**Exercise task**
Copy each line below without leaving any out.

**Source data**
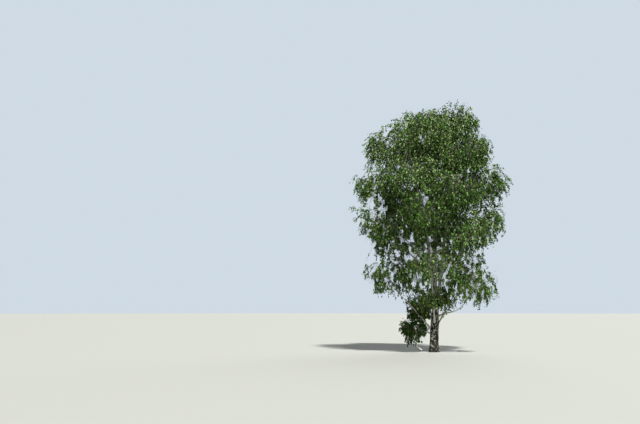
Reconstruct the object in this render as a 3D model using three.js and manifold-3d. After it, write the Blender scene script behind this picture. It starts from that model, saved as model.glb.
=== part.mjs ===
// A paper birch that stands in open ground: a short rough trunk that forks low into three leaders,
// boughs that leave them in tiers, and a mass of hanging foliage on the end of each bough.
// Millimetres, +Z up, +X to the right and +Y away from the viewer. The origin is the middle of the
// flat cut under the trunk, at ground level.
import * as THREE from "three";
import { mergeVertices } from "three/addons/utils/BufferGeometryUtils.js";
import Module from "manifold-3d";

const wasm = await Module();
wasm.setup();

// The tree as a whole.
const TREE_HEIGHT = 14100;
const CROWN_REACH = 4650;
const FORK_HEIGHT = 2050;
const FORK_SUNK = 60;
const TRUNK_LEAN = 110;
const JOINT_GAP = 0.35;

// The trunk: its half thickness above the roots, the flare that the roots give it, and its ribs.
const TRUNK_RADIUS = 232;
const TRUNK_TAPER = 0.06;
const FLARE = 85;
const FLARE_HEIGHT = 260;
const FLARE_RIBS = 5;
const RIB_SHARE = 0.4;

// How many sides and how many straight steps each kind of limb has.
const TRUNK_SIDES = 20;
const TRUNK_STEPS = 8;
const LEADER_SIDES = 8;
const LEADER_STEPS = 8;
const BOUGH_SIDES = 5;
const BOUGH_STEPS = 6;

// The leaders: the turn that each leans to, how far out and how high it ends, how soon it spreads
// (0 keeps it upright at first, 0.5 sends it straight to its end), and its half thickness. Each
// starts beside the middle of the fork, by a share of that thickness.
const LEADERS = [
  { name: "left", turn: 182, out: 1480, top: 11640, spread: 0.03, thick: 130 },
  { name: "right", turn: 345, out: 1300, top: 12250, spread: 0.42, thick: 108 },
  { name: "back", turn: 74, out: 1330, top: 11950, spread: 0.25, thick: 100 },
];
const LEADER_TIP = 0.2;
const LEADER_ASIDE = 0.62;

// How a bough runs. It ends inside its mass, short of the centre and under it, by shares of the
// mass's reach. It leaves its parent at a rising slope and ends at an arching slope.
const ARCHED = { short: 0.5, under: 0.42, rising: 1.15, arching: 0.55 };
const STRAIGHT = { short: 0.45, under: 0.92, rising: 1.02, arching: 0.9 };
const FLAT = { short: 0.45, under: 0.02, rising: 0.2, arching: 0.45 };
const RISING_SHARE = 0.36;
const ARCHING_SHARE = 0.34;
const BOUGH_TIP = 23;

// The tiers of foliage, lowest first: how many masses stand round the crown, how high and how far
// out their centres are, the turn of the first, how far a mass reaches sideways and up, how far
// below its mass a bough leaves its leader, and the bough's half thickness there and its run. The
// skirt's boughs leave the trunk instead, one step above another, each two places on round it.
const TIERS = [
  {
    name: "skirt", count: 5, height: 4350, out: 2420, turn: 180,
    wide: 1620, tall: 1480, drop: 2750, thick: 46, run: STRAIGHT,
  },
  {
    name: "lower", count: 6, height: 7050, out: 2820, turn: 195,
    wide: 1570, tall: 1380, drop: 2350, thick: 52, run: ARCHED,
  },
  {
    name: "middle", count: 6, height: 9300, out: 3020, turn: 180,
    wide: 1630, tall: 1380, drop: 2300, thick: 50, run: ARCHED,
  },
  {
    name: "upper", count: 5, height: 11450, out: 2400, turn: 174,
    wide: 1600, tall: 1260, drop: 1900, thick: 42, run: ARCHED,
  },
];
const SKIRT_START = 1080;
const SKIRT_STEP = 180;
const SKIRT_STRIDE = 2;
const TURN_SWING = 9;
const STAGGER = 620;
const STAGGER_STEP = 126;
const SIZE_SWING = 0.07;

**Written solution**
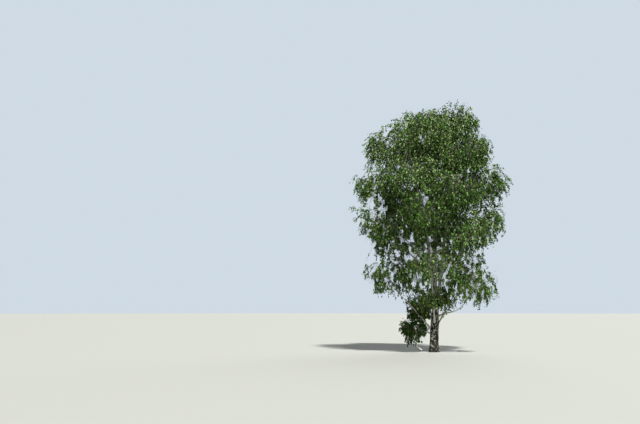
Reconstruct the object in this render as a 3D model using three.js and manifold-3d. After it, write the Blender scene script behind this picture. It starts from that model, saved as model.glb.
=== part.mjs ===
// A paper birch that stands in open ground: a short rough trunk that forks low into three leaders,
// boughs that leave them in tiers, and a mass of hanging foliage on the end of each bough.
// Millimetres, +Z up, +X to the right and +Y away from the viewer. The origin is the middle of the
// flat cut under the trunk, at ground level.
import * as THREE from "three";
import { mergeVertices } from "three/addons/utils/BufferGeometryUtils.js";
import Module from "manifold-3d";

const wasm = await Module();
wasm.setup();

// The tree as a whole.
const TREE_HEIGHT = 14100;
const CROWN_REACH = 4650;
const FORK_HEIGHT = 2050;
const FORK_SUNK = 60;
const TRUNK_LEAN = 110;
const JOINT_GAP = 0.35;

// The trunk: its half thickness above the roots, the flare that the roots give it, and its ribs.
const TRUNK_RADIUS = 232;
const TRUNK_TAPER = 0.06;
const FLARE = 85;
const FLARE_HEIGHT = 260;
const FLARE_RIBS = 5;
const RIB_SHARE = 0.4;

// How many sides and how many straight steps each kind of limb has.
const TRUNK_SIDES = 20;
const TRUNK_STEPS = 8;
const LEADER_SIDES = 8;
const LEADER_STEPS = 8;
const BOUGH_SIDES = 5;
const BOUGH_STEPS = 6;

// The leaders: the turn that each leans to, how far out and how high it ends, how soon it spreads
// (0 keeps it upright at first, 0.5 sends it straight to its end), and its half thickness. Each
// starts beside the middle of the fork, by a share of that thickness.
const LEADERS = [
  { name: "left", turn: 182, out: 1480, top: 11640, spread: 0.03, thick: 130 },
  { name: "right", turn: 345, out: 1300, top: 12250, spread: 0.42, thick: 108 },
  { name: "back", turn: 74, out: 1330, top: 11950, spread: 0.25, thick: 100 },
];
const LEADER_TIP = 0.2;
const LEADER_ASIDE = 0.62;

// How a bough runs. It ends inside its mass, short of the centre and under it, by shares of the
// mass's reach. It leaves its parent at a rising slope and ends at an arching slope.
const ARCHED = { short: 0.5, under: 0.42, rising: 1.15, arching: 0.55 };
const STRAIGHT = { short: 0.45, under: 0.92, rising: 1.02, arching: 0.9 };
const FLAT = { short: 0.45, under: 0.02, rising: 0.2, arching: 0.45 };
const RISING_SHARE = 0.36;
const ARCHING_SHARE = 0.34;
const BOUGH_TIP = 23;

// The tiers of foliage, lowest first: how many masses stand round the crown, how high and how far
// out their centres are, the turn of the first, how far a mass reaches sideways and up, how far
// below its mass a bough leaves its leader, and the bough's half thickness there and its run. The
// skirt's boughs leave the trunk instead, one step above another, each two places on round it.
const TIERS = [
  {
    name: "skirt", count: 5, height: 4350, out: 2420, turn: 180,
    wide: 1620, tall: 1480, drop: 2750, thick: 46, run: STRAIGHT,
  },
  {
    name: "lower", count: 6, height: 7050, out: 2820, turn: 195,
    wide: 1570, tall: 1380, drop: 2350, thick: 52, run: ARCHED,
  },
  {
    name: "middle", count: 6, height: 9300, out: 3020, turn: 180,
    wide: 1630, tall: 1380, drop: 2300, thick: 50, run: ARCHED,
  },
  {
    name: "upper", count: 5, height: 11450, out: 2400, turn: 174,
    wide: 1600, tall: 1260, drop: 1900, thick: 42, run: ARCHED,
  },
];
const SKIRT_START = 1080;
const SKIRT_STEP = 180;
const SKIRT_STRIDE = 2;
const TURN_SWING = 9;
const STAGGER = 620;
const STAGGER_STEP = 126;
const SIZE_SWING = 0.07;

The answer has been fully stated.